Implement support for functions as first-class values.
Develop standard library with common algorithms implemented using parallelism.
Add shared thread pool to reduce overhead of spawning and joining threads.
Add dynamic task queue to balance workload in standard library algorithms.

The ultimate goal for our project would be to show benchmarks for algorithms implemented in both OpenMP and our language on both the GHC and PSC clusters, demonstrating both excellent baseline performance and scalability.

Platform

We will primarily be testing our compiler on GHC machines during the compiler development process. Once we have achieved satisfactory performance on the GHC cluster, we will benchmark the code produced by our compiler on the PSC machines to examine the scaling properties of the executable code.
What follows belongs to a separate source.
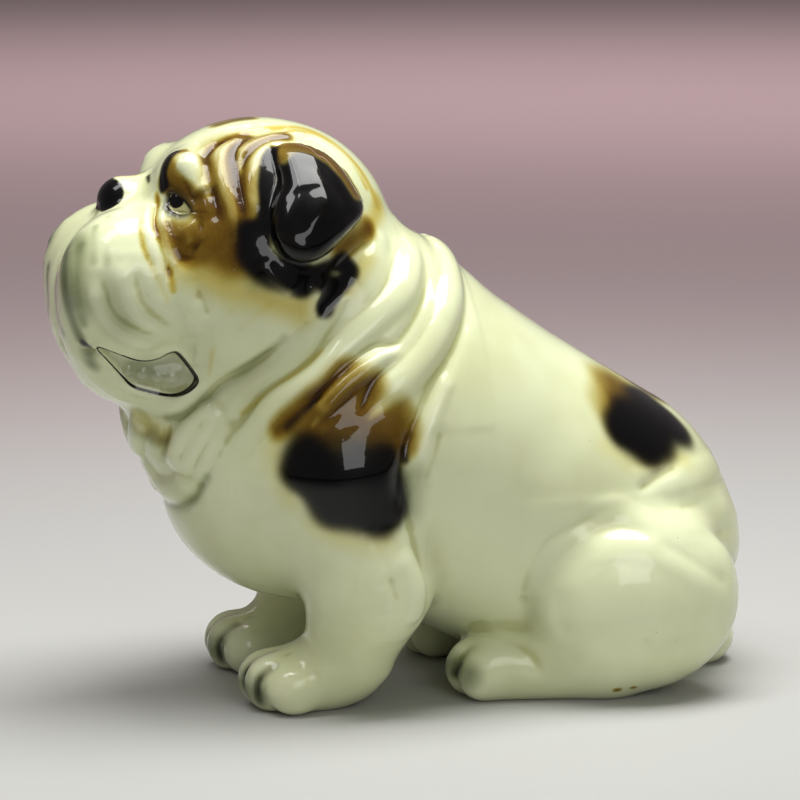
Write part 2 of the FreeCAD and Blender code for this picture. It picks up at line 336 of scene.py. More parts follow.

We chose to focus on multi-core CPU systems since many programs can be straightforwardly improved through parallelism with multiple cores, but parallelizing the same computations on a GPU would require a fundamental restructuring of the code.

Schedule

Week 3/29-4/4: Implement AST to LLVM IR translation step and add support for extern keyword in the compiler data structures. Note we are using the inkwell Rust library which wraps the LLVM IR and have already made significant progress on the translation, so we will not be starting from scratch here.
Week 4/5-4/11: Add FFI support to compiler and successfully demonstrate calling native system functions from C0. Write standard library for threading support (should be very small with only a few functions).
Week 4/12-4/18: Implement functions as first-class values in the compiler. This step is necessary to complete before working on the standard library, since we need a way to pass functions as arguments to the thread standard library for spawn/join.
Week 4/19-4/25: Implement the standard library with common algorithms using parallelism. Benchmark
Week 4/26-4/30: Add support for shared task pool and dynamic task queue if time is available. Also write final report and presentation for poster session.